Top Hungary lawmaker to honor Hitler ally on Holocaust Remembrance Day — report
Deputy speaker of Hungarian parliament Sandor Lezsak to take part in church ceremony celebrating birth of wartime leader Miklos Horthy, who oversaw murder of half a million Jews
Churchgoers in Budapest said a senior lawmaker will attend a ceremony honoring the Nazi collaborator Miklos Horthy that they are organizing on International Holocaust Remembrance Day.
The KESZ group, a Christian organization, said this in an invitation for the January 27 event at Budapest’s Main Parish Church of the Assumption, noting it will be attended by Sandor Lezsak, who is deputy speaker of the National Assembly, which is the Hungarian parliament, and who is also a member of the Fidesz ruling party.
“In the Holy Mass, we remember with affection and respect the late governor Miklos Horthy (1868-1957), who was born 150 years ago,” read the invitation, according to a report Tuesday in Szombat, the Jewish Hungarian weekly. The editorialized article said the event was “provocative” though it is not yet clear whether it was planned to take place on January 27 for the date’s symbolic significance.
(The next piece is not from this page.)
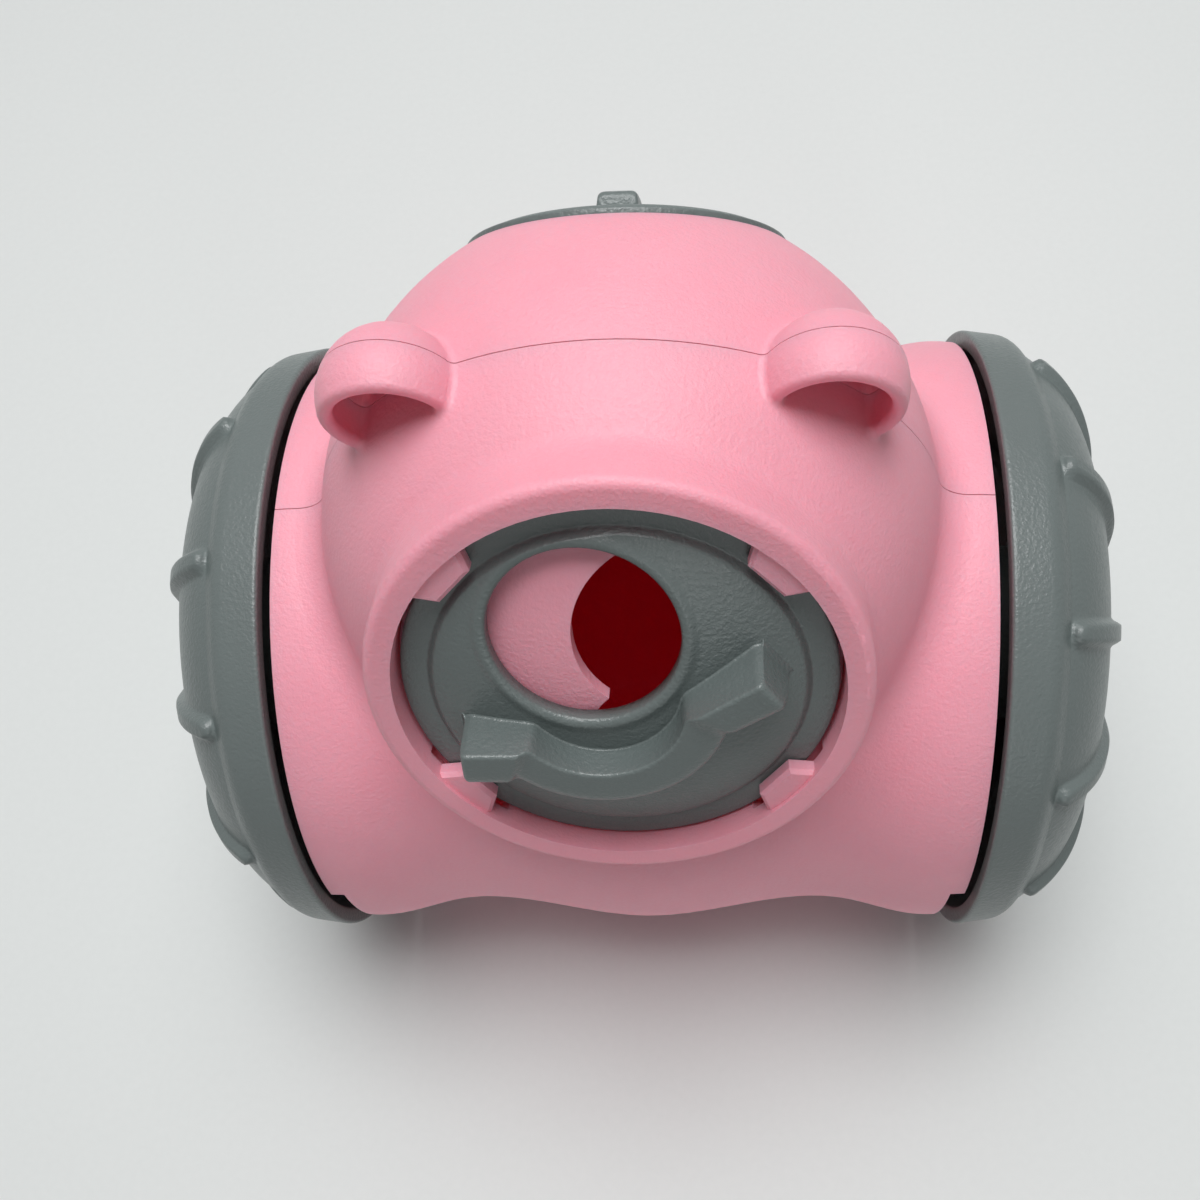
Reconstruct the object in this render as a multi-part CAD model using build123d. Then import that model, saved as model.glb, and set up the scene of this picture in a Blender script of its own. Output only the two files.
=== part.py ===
"""Treat dispensing dog toy: a weighted body between two wheels, with a turning outlet disc.

The toy stands on its two wheels. +Z is up, the snout looks along -Y and the wheel axle runs
along X. The origin is on the floor, under the middle of the axle. Lengths are in millimetres.
"""
from build123d import *
import math
import os

os.makedirs("parts", exist_ok=True)

# Wheels
wheel_radius = 47.0
rim_inner_x = 48.2
rim_band_width = 6.2
rim_band_taper = 0.9
rim_shoulder_width = 1.8
rim_shoulder_drop = 2.2
dome_middle_out = 5.4
dome_middle_drop = 8.0
dome_top_out = 8.6
dome_top_drop = 14.5
hub_face_out = 9.6
hub_face_radius = 23.0
wheel_wall = 2.6
wall_inset_shares = [(0.55, 0.85), (0.75, 0.66), (0.92, 0.4), (1, 0)]
rib_count = 12
rib_width = 3.6
rib_proud = 1.3
rib_place_shares = (0.04, 0.25, 0.47, 0.69)
right_rib_angle = 6.8
left_rib_angle = 21.8
hub_boss_radius = 14.0
hub_boss_gap = 0.4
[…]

Also scheduled to attend is Sandor Szakaly, who in the 2014 government of Prime Minister Viktor Orban was appointed to head the Veritas Historical Research Institute. Szakaly said in an interview that year that the 1941 deportation and subsequent murder of tens of thousands of Jews was an “action of the immigration authorities against illegal aliens.”
In June, Hungarian Jews protested Orban’s inclusion of Horthy, who oversaw the murder of more than 500,000 Holocaust victims together with Nazi Germany, in a speech among those he called “exceptional statesmen” in Hungary for leading the country following the disintegration of the Austro-Hungarian Empire after World War I.
Horthy signed anti-Jewish laws in 1938 and 1939, as well as in 1920.